Just below the two main speedometers are Will It Works? and How Fast? results panels. The Will It Works? the panel includes a list of common video formats, ranging from simple PAL and NTSC on up to 2K formats. Each format in the panel has multiple options for color bit depths, and individual read or write checkboxes. As a test is being run, the panel will fill with green checkmarks for each format, depth, and read or write speed that the volume under test can support for video capture and playback.
The How Fast? panel works the same way, but instead of simple checkboxes, it will display the write and read frame rates the drive under test can support for each of the formats.
Blackmagic Disk Speed Test Settings
Before clicking the Start button, click the Settings button, located just above the Start button. When you do, you’ll find options for selecting the target drive for the speed test, an option to take and save a screenshot of the test results, the ability to select the size of the text file, and access to a help file, should you need it.
Using the Select Target Drive item will bring up a standard Finder file dialog box, allowing you to locate the drive you wish to test. One problem you may run into: if you select the startup drive, you may see an error message that Disk Speed Test can’t be run on the selected drive because it is read-only.
This isn’t a bug, just a bit of a logistics problem. The disk Speed Test is run with the same user privileges as the login account you’re using, and the app doesn’t have the ability to ask to raise permission levels by asking you for your password. The workaround is easy enough; when you wish to test your Mac’s startup drive, simply select your own home folder as the directory to be tested. You should then be able to run the speed tests without issues.
Blackmagic refers to the test size as the stress size. It’s really just the size of the dummy file the app will use for writing and reading. The choices are 1 GB, 2 GB, 3 GB, 4 GB, and 5 GB. The size you choose is important; ideally, it needs to be larger than any cache a hard drive may include in its design. The idea is to make sure the Disk Speed Test is actually testing the write, read speed to the platters of a mechanical drive or the flash memory modules of an SSD, and not the faster memory cache used in the drive’s controller.
If you’re testing the performance of a modern drive, I suggest using the 5 GB stress size. In addition, be sure to let the test run through more than one write, read cycle. If you’re testing an SSD, you can use the smallest test size, since you aren’t as worried about an onboard cache.
Testing a Fusion Drive
Finally, if you’re testing a Fusion drive, remember that a Fusion drive is usually not the best candidate for being the storage target for video recording or playback, since it’s difficult to predict where the video files will be stored, on the fast SSD or the slow hard drive.
Nevertheless, if you would like to measure the performance of your Fusion drive, use the larger 5 GB stress file size, and watch the speedometers closely. When you start the test, you’ll likely see relatively slower write and read speeds as the first couple of tests are written to the slower hard drive.
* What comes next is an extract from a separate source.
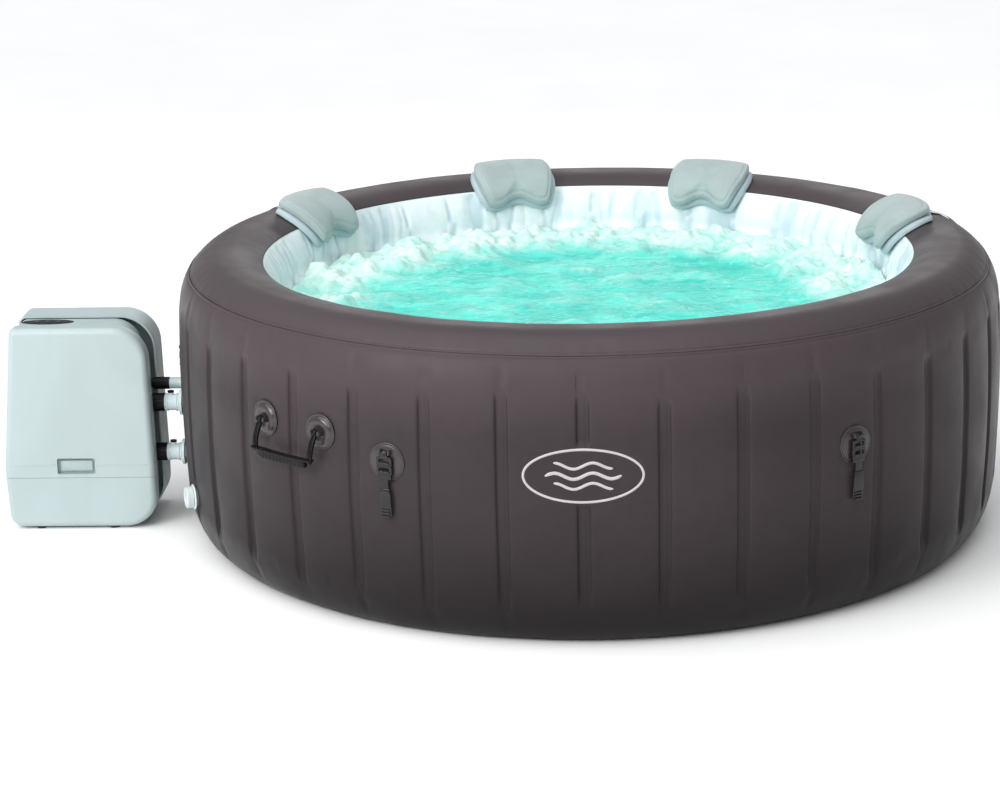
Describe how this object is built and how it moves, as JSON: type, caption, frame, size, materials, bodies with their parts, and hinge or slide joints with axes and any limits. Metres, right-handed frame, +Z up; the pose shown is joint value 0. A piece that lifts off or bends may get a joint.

At some point, your Mac will decide the test file is one you’re using often, and move it to the faster SSD. You can actually see this occur on the write and read speedometers.
The Actual Test
Once you have the settings just as you want them, you can push the Start button. The test starts by writing the test file to the target disk and then reading the test file back. The actual time spent writing is limited to an 8-second test, at which point the read test starts, also lasting for 8 seconds. Once the write, read cycle is completed, the test repeats, writing for 8 seconds, then reading for 8 seconds. The test will continue until you click the Start button again.
The results are where the Blackmagic Disk Speed Test needs the most work. While the Will It Works? and How Fast? panels provide key information that video professionals need, the two speedometers that measure performance in MB/s only show the current instantaneous speed. If you watch the speedometers during a test, they jump around quite a bit. And the speed displayed when you hit the Start button is just the speed at that one moment in time; you get no report of average speed or peak speed.
Even with this limitation, you do get a reasonable ballpark figure for how fast your drive is performing.